Yes, you’ve guessed it. I love Barcelona probably more than any city on earth, which is why I seldom write about it. A paean or ode I can understand, but going behind the scenes, sharing tips, revealing secrets? That’s surely kiss-and-tell stuff. So that’s why I won’t be telling you about the unimaginably lovely Hivernacle, or winter botanical garden, or the gob-smacking view from the military fortress at the top of Montjuïc, or the Dry Martini bar on Carrer Aribau — surely the most beautiful cocktail bar in the world.

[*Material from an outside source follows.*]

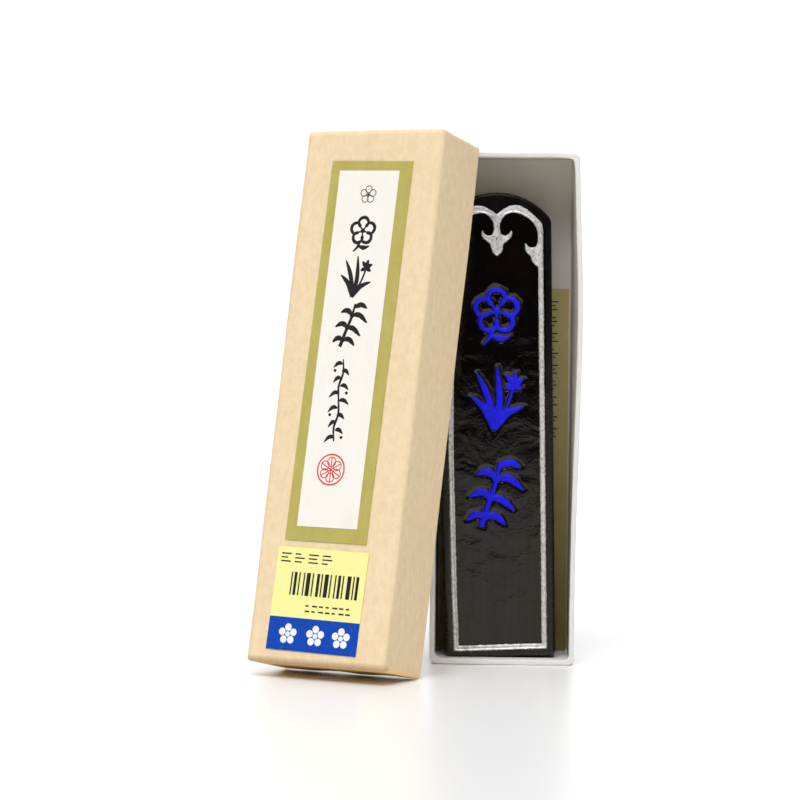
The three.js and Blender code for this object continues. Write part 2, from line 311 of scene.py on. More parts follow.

I won’t mention the Hotel Palace, one of the “original” Ritzes, founded by César Ritz himself, in 1919 (or how my wife and I were able to rent a room for three hours one sunny Saturday in September 1997, not for any illicit purpose, but to watch the funeral of Princess Diana on television). And I’m not even going to whisper that Barcelona is where our twin boys were conceived, or where we watched dazzlingly spectacular fireworks from the roof of our apartment on the eve of the millennium. And where, exactly a year later on another New Year’s Eve, just as promised, we saw newly minted, never-before-seen euros slip effortlessly out of the ATM when we popped in our card and PIN on the stroke of midnight.
Barcelona is too vivid, too thrilling, too exotic, too design-filled and, occasionally even, too silly — but above all too personal — to share. I want to keep it to myself.
So whatever you do, please don’t go.